What is asked: How many lines of these records hold the string "from"? Reply with the number alone.

[Records]
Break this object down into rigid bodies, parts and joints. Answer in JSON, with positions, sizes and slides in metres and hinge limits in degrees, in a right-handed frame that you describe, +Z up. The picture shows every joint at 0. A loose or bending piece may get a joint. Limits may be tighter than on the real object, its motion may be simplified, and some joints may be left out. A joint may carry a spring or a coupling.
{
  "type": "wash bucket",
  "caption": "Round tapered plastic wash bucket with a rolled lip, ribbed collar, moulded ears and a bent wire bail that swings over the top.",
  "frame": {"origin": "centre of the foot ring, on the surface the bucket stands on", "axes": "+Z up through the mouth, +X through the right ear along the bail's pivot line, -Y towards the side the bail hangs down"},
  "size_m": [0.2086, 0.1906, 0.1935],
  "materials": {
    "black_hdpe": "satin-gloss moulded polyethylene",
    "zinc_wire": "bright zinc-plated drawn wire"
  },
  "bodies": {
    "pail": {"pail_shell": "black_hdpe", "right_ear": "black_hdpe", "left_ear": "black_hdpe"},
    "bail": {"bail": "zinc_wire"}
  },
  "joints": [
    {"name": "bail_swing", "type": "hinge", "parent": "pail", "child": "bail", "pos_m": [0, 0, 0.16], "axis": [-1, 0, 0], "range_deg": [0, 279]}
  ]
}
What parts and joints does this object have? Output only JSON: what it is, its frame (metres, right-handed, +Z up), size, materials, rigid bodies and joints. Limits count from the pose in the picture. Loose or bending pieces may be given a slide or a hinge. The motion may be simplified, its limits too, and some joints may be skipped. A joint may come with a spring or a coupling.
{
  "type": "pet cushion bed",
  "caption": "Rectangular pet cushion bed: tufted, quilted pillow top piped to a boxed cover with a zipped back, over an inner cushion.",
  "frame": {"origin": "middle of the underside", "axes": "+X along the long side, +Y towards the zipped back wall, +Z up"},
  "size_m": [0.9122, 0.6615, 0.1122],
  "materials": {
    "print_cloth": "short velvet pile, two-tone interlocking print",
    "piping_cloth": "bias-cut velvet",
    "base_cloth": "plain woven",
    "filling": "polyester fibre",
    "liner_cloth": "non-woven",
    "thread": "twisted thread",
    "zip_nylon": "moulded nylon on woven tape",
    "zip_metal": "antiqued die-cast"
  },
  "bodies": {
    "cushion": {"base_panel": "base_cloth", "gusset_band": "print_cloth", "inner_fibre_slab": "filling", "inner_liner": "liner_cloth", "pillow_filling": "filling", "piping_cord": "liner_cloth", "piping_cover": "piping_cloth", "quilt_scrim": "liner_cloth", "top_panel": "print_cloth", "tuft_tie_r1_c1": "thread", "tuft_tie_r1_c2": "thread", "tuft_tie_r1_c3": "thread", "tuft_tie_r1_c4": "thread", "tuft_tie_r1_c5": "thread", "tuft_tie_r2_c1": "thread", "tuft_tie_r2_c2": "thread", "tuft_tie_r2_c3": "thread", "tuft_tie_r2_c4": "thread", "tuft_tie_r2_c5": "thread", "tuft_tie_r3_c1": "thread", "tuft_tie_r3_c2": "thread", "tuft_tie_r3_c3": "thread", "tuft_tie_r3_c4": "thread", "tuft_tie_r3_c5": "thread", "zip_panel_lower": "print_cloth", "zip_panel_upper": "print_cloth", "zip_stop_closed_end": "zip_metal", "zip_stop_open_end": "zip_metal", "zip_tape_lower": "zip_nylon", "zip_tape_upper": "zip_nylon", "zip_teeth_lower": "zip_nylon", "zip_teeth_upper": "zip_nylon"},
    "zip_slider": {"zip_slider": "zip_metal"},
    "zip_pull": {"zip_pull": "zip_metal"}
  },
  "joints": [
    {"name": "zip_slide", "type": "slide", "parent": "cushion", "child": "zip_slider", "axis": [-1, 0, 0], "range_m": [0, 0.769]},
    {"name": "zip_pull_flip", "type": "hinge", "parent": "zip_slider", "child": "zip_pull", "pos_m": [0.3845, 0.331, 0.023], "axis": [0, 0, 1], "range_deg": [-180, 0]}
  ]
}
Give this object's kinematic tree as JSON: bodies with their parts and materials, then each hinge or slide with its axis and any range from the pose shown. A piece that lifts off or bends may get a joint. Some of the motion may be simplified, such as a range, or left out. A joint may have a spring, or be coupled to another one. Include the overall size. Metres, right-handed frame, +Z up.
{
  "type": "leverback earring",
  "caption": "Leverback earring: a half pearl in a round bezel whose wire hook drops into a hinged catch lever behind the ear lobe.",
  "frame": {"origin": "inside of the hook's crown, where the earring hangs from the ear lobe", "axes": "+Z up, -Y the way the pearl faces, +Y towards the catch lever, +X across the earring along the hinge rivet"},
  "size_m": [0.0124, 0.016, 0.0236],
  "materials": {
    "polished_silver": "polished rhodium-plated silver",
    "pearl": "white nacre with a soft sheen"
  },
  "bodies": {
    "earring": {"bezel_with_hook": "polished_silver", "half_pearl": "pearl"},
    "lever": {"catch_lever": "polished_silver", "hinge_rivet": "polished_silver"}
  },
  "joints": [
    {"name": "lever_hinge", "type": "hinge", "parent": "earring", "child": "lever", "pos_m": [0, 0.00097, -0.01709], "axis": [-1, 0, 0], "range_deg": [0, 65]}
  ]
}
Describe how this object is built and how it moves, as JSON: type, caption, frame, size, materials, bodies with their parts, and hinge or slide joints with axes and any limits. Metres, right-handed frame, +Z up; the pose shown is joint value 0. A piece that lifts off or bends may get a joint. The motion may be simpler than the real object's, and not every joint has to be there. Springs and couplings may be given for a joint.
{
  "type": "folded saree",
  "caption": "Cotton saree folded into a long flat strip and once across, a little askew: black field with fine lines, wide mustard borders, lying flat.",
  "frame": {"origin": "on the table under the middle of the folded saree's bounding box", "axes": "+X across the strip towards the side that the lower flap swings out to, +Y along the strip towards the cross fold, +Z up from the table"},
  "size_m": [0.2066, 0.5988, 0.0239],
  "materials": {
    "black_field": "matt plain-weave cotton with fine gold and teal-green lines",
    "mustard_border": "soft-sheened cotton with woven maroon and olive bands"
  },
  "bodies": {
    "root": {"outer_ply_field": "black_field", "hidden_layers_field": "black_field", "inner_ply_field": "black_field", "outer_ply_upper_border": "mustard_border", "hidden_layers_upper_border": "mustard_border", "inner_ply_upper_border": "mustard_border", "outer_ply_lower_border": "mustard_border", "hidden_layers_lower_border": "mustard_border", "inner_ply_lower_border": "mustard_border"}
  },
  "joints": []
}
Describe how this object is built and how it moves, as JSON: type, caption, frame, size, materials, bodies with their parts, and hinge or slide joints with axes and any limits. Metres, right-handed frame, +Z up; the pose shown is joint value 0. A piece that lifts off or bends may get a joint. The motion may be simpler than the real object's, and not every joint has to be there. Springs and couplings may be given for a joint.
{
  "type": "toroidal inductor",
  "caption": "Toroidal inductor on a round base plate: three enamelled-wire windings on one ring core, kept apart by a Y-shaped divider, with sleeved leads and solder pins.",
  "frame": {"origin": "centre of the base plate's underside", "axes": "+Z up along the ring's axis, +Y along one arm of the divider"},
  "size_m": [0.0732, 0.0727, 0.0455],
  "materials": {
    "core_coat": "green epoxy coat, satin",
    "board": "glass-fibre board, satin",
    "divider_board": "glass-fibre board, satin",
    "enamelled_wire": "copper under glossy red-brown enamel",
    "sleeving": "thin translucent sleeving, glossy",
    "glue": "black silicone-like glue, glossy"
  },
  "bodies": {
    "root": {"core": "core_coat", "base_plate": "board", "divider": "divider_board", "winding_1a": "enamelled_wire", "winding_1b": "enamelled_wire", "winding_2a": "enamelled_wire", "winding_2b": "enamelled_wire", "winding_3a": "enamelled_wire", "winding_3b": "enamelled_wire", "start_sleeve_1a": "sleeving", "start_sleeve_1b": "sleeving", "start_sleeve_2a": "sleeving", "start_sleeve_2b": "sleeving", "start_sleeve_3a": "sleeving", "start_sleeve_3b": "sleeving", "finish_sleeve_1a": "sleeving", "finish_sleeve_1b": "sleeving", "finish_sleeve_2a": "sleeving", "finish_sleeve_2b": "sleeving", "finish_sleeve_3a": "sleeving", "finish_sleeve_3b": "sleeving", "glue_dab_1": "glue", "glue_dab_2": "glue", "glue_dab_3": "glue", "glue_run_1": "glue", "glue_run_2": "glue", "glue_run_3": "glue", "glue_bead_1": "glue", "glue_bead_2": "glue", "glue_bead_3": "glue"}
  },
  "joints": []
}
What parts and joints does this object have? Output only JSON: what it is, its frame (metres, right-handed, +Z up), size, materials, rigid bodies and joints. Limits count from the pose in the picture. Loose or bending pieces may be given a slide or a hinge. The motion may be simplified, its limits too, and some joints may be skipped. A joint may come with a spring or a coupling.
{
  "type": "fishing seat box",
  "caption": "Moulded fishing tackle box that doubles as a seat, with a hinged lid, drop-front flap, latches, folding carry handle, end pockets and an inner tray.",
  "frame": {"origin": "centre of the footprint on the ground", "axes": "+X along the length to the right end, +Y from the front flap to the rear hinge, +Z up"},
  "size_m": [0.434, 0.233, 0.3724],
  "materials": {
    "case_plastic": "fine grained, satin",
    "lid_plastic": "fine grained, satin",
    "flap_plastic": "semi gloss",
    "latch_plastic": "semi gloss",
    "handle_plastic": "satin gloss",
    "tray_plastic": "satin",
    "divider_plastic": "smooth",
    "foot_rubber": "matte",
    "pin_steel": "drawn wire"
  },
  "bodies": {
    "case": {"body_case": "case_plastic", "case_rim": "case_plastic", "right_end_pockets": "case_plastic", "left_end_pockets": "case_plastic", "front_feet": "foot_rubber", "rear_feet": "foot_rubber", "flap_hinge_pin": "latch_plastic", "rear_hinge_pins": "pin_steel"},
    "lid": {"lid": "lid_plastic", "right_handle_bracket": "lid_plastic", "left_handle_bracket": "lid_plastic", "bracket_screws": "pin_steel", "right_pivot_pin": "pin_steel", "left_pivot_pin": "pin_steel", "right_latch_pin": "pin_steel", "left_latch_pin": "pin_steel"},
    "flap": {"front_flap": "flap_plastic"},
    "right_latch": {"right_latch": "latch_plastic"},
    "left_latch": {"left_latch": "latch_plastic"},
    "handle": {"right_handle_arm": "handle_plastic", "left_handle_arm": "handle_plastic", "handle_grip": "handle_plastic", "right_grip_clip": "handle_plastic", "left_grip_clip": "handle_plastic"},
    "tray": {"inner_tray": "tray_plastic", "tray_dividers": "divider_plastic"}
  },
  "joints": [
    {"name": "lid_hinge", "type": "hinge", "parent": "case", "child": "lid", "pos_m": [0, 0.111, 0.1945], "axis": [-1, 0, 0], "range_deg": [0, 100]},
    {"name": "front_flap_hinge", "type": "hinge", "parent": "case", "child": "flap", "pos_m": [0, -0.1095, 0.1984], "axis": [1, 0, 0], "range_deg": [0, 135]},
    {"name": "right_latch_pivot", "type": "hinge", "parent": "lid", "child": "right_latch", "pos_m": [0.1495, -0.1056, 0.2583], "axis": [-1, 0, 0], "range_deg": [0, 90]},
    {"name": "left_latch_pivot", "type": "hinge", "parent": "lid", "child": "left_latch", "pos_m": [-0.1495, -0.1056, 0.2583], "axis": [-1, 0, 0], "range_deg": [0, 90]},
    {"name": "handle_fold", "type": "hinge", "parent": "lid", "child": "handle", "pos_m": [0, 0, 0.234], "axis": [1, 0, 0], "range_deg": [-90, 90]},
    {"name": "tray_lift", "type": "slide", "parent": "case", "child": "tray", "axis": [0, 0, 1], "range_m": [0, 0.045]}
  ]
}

Finished answer: 6